Just off the top of my head, I can think of 5 sites that recommend tech tools for working academics ((profhacker.com)[http://www.profhacker.com] chief among them), so it doesn’t really do a lot of good for me to simply recommend tools. Nor should tools dictate the system you use; buying the tool for the tool’s sake without analyzing how it will/could/might work is a surefire way to collect useless tech.
What I can do is talk about how technology fits into the process that best supports my teaching, researching, and writing. And, let’s face it, my personal Web surfing, procrastinating and relaxing.

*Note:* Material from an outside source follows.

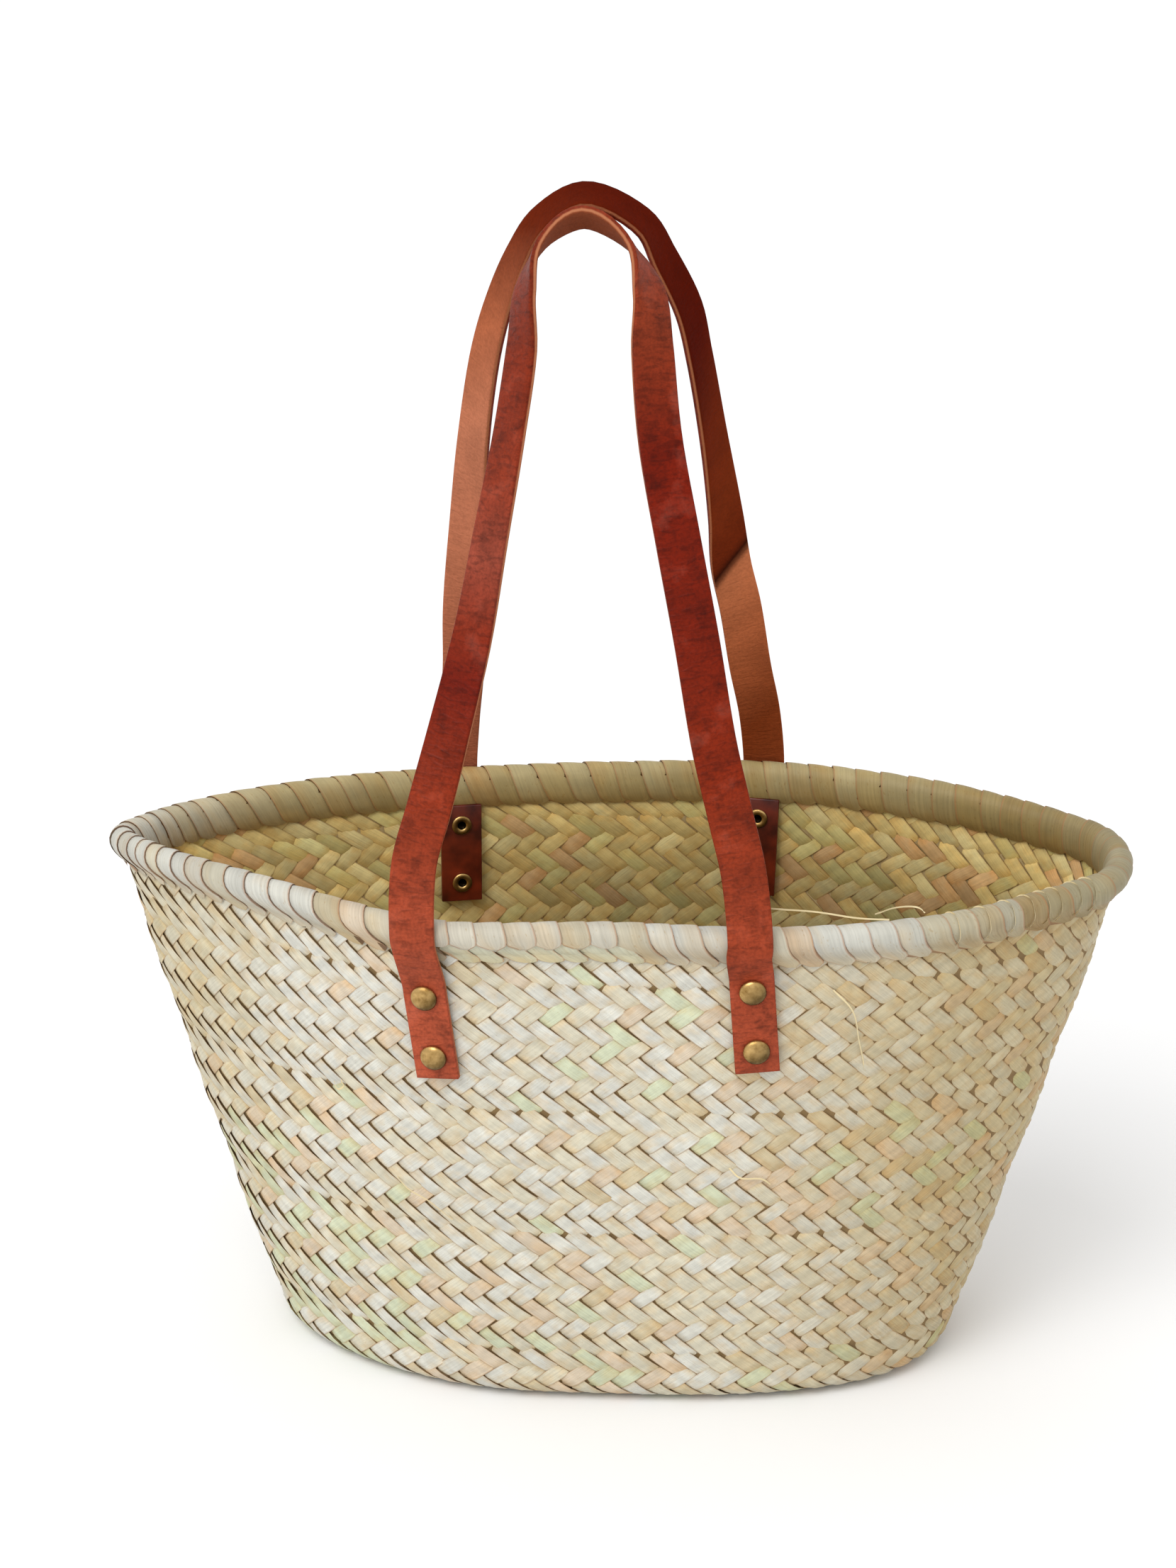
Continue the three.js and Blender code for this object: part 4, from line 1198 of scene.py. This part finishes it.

The first three categories fit clearly into the professional skillset of an academic, or at least how that skillset will be judged on paper. I include those latter three activities because, for me at least, managing them properly directly and positively contributes to my academic and professional life in two ways. First, I often find useful professional information when I’m surfing at random, which means I need a way to manage the integration of my personal and professional data so they don’t overlap. Second, and more important, I’m an absent-minded intellectual pack rat with a tendency to sort regularly (if infrequently). Having a system in place that allows me to save a lot of information in effective categories the instant I see it for later sorting and deeper analysis is an absolute necessity.
Tools, however, aren’t the focal point of or the organizing principle behind this list. The thing that’s important in this list is my process. Each tool contributes to a system that works with my organizational style. Figuring out how I worked and what I needed was the first, and hardest step, and everything else falls into one of the areas of need I identified (and continue to identify, because systems evolve and change).